Descriptions, Reviews, Etc.
Publisher Description:
Containing Balkan Nationalism focuses on the implications of the Bulgarian national movement that developed in the context of Ottoman modernization and of European imperialism in the Near East. The movement aimed to achieve the status of an independent Bulgarian Orthodox church, removing
ethnic Bulgarians from the jurisdiction of the Patriarchate of Constantinople. This independent church status meant legal and cultural autonomy within the Islamic structure of the Ottoman Empire, which recognized religious minorities rather than ethnic ones.

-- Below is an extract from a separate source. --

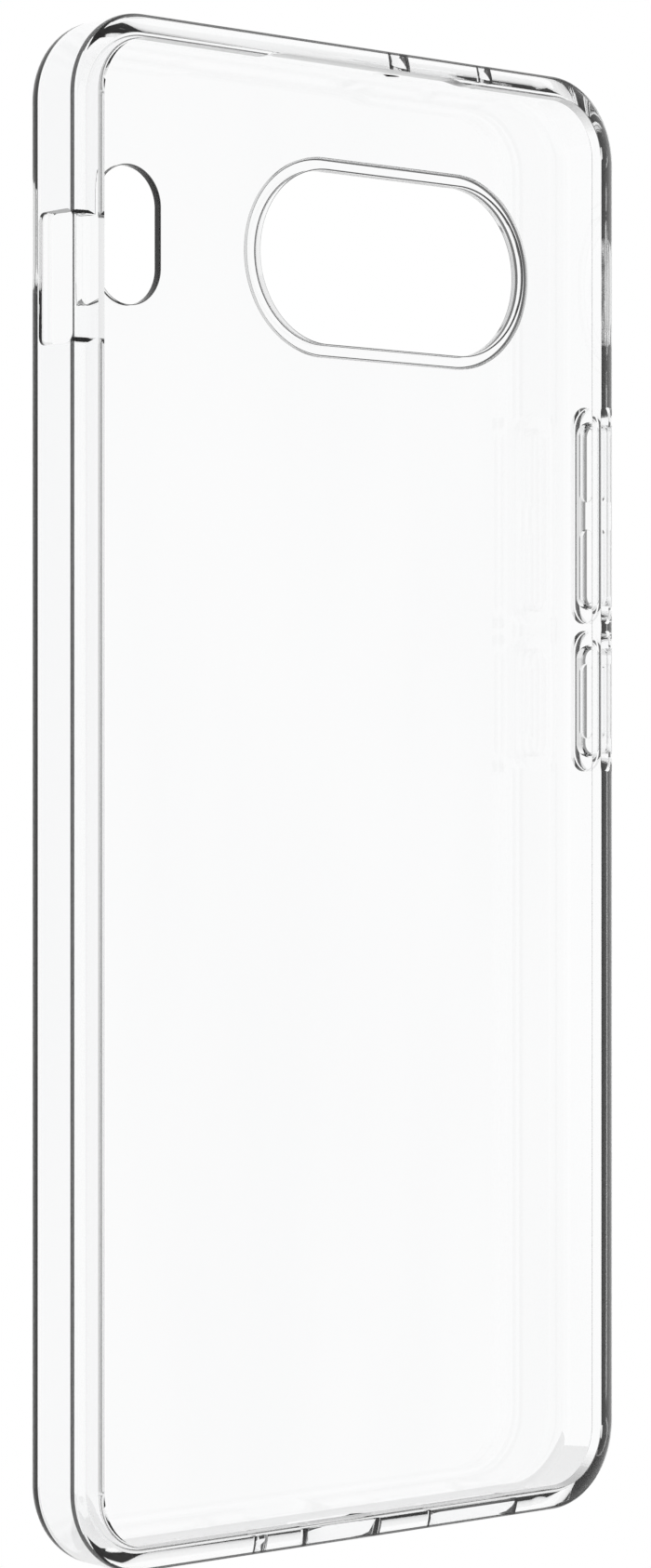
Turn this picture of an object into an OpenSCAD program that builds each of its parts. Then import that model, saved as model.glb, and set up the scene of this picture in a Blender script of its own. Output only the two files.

Denis Vovchenko shows how Russian policymakers, intellectuals, and prelates worked together with the Ottoman government, Balkan and other diplomats, and rival churches, to contain and defuse ethnic conflict among Ottoman Christians through the promotion of supraethnic religious institutions and
identities. The envisioned arrangements were often inspired by modern visions of a political and cultural union of Orthodox Slavs and Greeks. Whether realized or not, they demonstrated the strength and flexibility of supranational identities and institutions on the eve of the First World War. The
book encourages contemporary analysts and policymakers to explore the potential of such traditional loyalties to defuse current ethnic tensions and serve as organic alternatives to generic models of power-sharing and federation.